Tuesday, October 27, 2009

If Canada had a Two-Party System

Though other parties do try to run in American elections, only the Republicans and the Democrats are really in it. While officially it isn't a two-party system, in practice it most definitely is. What would happen if Canada had a two-party system of the Conservatives and the Liberals?

To determine what would happen in such a case, I've tapped an EKOS poll from July which listed people's "second choice". Using these numbers, I assigned votes given to the three smaller parties to the two major parties instead. For example, 43.2% of NDP voters listed the Liberals as their second choice while 14.1% listed the Conservatives. Assuming a similar breakdown if only those two parties were a voter's options, we get 24.6% voting Conservative and 75.4% voting Liberal. I also assigned votes to independents and the other parties 50/50.

I then used UBC's election forecaster to assign those votes uniformly to the 2008 electoral results. And this the result I got: The Liberals would take 52.6% of the vote and 178 seats in the House of Commons, compared to 47.4% and 130 seats going to the Conservatives.

Now that is a divided country! It almost looks American.

The Conservative base in this scenario is clearly in the West (AB, SK, MB) where they take 66.9% of the vote and 51 seats. The Liberals would only take 33.1% and five seats, though Manitoba (57.6% to 42.4%) would be much more of a race than Saskatchewan. The Liberal bastion is in Quebec (64.1% and 67 seats to 35.9% and 8 seats) and Atlantic Canada (60.4% and 28 seats to 39.6% and four seats). The provincial breakdown in that region slants heavily to the Liberals, with only New Brunswick (53.2% LPC to 48.6% CPC) being a race.

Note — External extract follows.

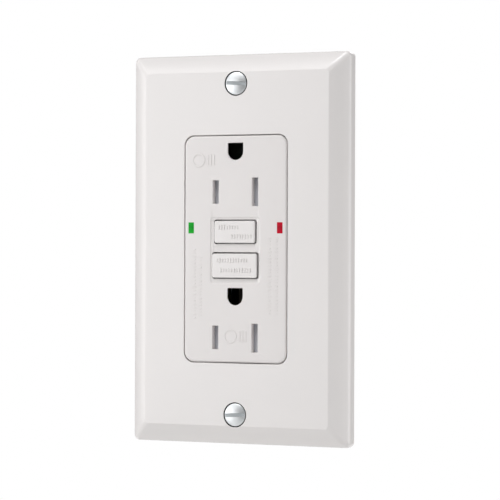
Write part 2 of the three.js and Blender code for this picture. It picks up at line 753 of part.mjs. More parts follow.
function solenoid() {
  const { y, start, end, flange, tube, bore } = SOLENOID;
  const thick = 0.8;
  const bobbin = joined(
    rod("z", [0, y], tube, [start, end]),
    rod("z", [0, y], flange, [start, start + thick]),
    rod("z", [0, y], flange, [end - thick, end]),
  );
  const hole = rod("z", [0, y], bore, [0, 20]);
  piece("solenoid_bobbin", cut(bobbin, hole), FINISH.blackPlastic);
  const winding = cut(
    rod("z", [0, y], flange - 0.2, [start + thick + GAP, end - thick - GAP], 20),
    rod("z", [0, y], tube + GAP, [0, 20]),
  );
  piece("solenoid_winding", winding, FINISH.copper);
  const frame = joined(
    box([-4.8, 4.8], [24.9, 25.6], [start - GAP - thick, end + GAP + thick]),
    box([-4.8, 4.8], [16, 25.6], [start - GAP - thick, start - GAP]),
    box([-4.8, 4.8], [16, 25.6], [end + GAP, end + GAP + thick]),
  );
  piece("solenoid_frame", cut(frame, hole), FINISH.galvanisedSteel);
  piece("trip_plunger", rod("z", [0, y], 1.35, [1.9, 17]), FINISH.springSteel);
}

function boardComponents() {
  piece("varistor", rod("x", [20.6, 26.9], 4, [-14.1, -11.9], 20), FINISH.blueEpoxy);
  piece("capacitor", rod("z", [-6, 19.3], 3, [20.4, 30.6]), FINISH.blackPlastic);
  piece("control_chip", box([-2.6, 2.6], [15.8, 17.4], [-15.8, -11.4]), FINISH.blackPlastic);
}

// ---------------------------------------------------------------- trip mechanism

function tripMechanism() {
  const pinHole = rod("y", [0, RESET.z], PIN_RADIUS + 0.95, [10, 25]); // lets the pin's collar through
  const carriage = cut(box([-9, 9], [17.3, 19.6], [-9.8, 0]), pinHole);
  piece("contact_carriage", carriage, FINISH.greyPlastic);
  const window = box([-2.1, 2.1], [19, 22], [RESET.z - 2.2, RESET.z + 3.8]);
  const latch = cut(box([-3.2, 3.2], [19.9, 20.7], [-9, 1.6]), window);
  piece("latch_plate", latch, FINISH.springSteel);
  for (const [pole, side] of [["hot", -1], ["neutral", 1]]) {
    const arm = sideBox(side, [6.6, 8.8], [16.3, 17], [-9.5, 8.8]);
    piece(`moving_contact_${pole}`, arm, FINISH.copper);
  }
}

// ---------------------------------------------------------------- assembly

wallPlate();
plateScrew("upper", 1, THREE.MathUtils.degToRad(6));
plateScrew("lower", -1, THREE.MathUtils.degToRad(-5));
faceCover();
indicators();
testButton();
resetButton();
OUTLETS.forEach(shutter);
strap();
mountingScrew("upper", 1);
mountingScrew("lower", -1);
rearHousing();
housingScrews();
receptacleContact("hot_contact", -1, FINISH.brass);
receptacleContact("neutral_contact", 1, FINISH.nickelBrass);
terminalPlates("hot", -1, FINISH.brass);
terminalPlates("neutral", 1, FINISH.nickelBrass);
for (const [circuit, end] of [["load", 1], ["line", -1]]) {
  for (const [pole, side, metal] of [["hot", -1, FINISH.brass], ["neutral", 1, FINISH.nickelBrass]]) {
    terminalScrew(`${circuit}_screw_${pole}`, `${circuit}_clamp_${pole}`, side, end, metal);
  }
}
groundScrew();
OUTLETS.forEach(groundClip);
innerFrame();
circuitBoard();
sensingCoils();
solenoid();
boardComponents();
tripMechanism();

export default gfciOutlet;
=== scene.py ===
"""Looks of a duplex outlet with ground fault protection and its wall plate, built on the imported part."""

import json
import logging
import math
from dataclasses import dataclass
from enum import Enum
from functools import lru_cache
from typing import Any, Dict, List, Optional, Sequence, Tuple

import bmesh
import bpy
from mathutils import Matrix, Vector
from mathutils.geometry import delaunay_2d_cdt


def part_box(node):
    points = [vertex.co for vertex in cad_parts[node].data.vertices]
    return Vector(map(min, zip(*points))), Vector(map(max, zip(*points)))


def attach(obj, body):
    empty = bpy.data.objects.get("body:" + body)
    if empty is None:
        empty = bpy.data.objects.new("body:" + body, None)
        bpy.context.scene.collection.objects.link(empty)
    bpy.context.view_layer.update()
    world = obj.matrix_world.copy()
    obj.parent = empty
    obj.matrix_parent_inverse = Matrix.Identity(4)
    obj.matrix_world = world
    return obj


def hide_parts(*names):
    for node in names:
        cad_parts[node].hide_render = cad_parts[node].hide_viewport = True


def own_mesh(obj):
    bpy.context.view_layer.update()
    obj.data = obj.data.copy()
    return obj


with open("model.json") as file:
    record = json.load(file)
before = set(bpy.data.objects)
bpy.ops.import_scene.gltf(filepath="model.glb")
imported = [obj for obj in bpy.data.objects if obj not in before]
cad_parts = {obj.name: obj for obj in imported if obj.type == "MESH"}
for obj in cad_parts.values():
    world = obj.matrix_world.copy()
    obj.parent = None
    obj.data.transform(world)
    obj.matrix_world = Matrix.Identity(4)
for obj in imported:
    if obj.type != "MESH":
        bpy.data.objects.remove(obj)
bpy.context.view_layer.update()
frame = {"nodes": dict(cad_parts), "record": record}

LOG = logging.getLogger("outlet")
MM = 0.001
WELD = 1e-4  # corners closer than this, in millimetres, are one corner
SMOOTH_ANGLE = math.radians(38)  # flatter edges than this are shaded smooth
BODY_OF = {node: body for body, nodes in frame["record"]["behaviour"]["bodies"].items() for node in nodes}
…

As it is in our current situation, British Columbia and Ontario would be the major battlegrounds, with the Conservatives edging out the Liberals in British Columbia and the Liberals edging out the Conservatives in Ontario.

We can also find equivalents of the Canadian provinces in American states, using the Republicans as a Conservative equivalent and the Democrats as the Liberal equivalent. British Columbia is like Arizona, Alberta is like Oklahoma, Saskatchewan is like Idaho, Manitoba is like Kentucky, Ontario is like Minnesota, Quebec is like New York, New Brunswick is like Virginia, Prince Edward Island is like Maine, Nova Scotia is like California, Newfoundland & Labrador is like Hawaii, and the North is like Pennsylvania.

Now, let's assume that the sovereignty movement is strong enough to make the Bloc Quebecois a viable party in Quebec. Assigning the votes to the three parties according to how the "second choice" broke down in the province as a whole, we would get the Bloc at 43.4%, the Liberals at 30.7%, and the Conservatives at 26.0%. The seat totals would be 49, 16, and 10, respectively.

Instead of a Liberal majority, this would result in the slimmest of Conservative minorities as they would have 132 seats to the Liberals' 127.

Anyway, this is an interesting look at how Canada divides between the right and the left, if those are the only choices. It's actually a lot closer than I would have thought.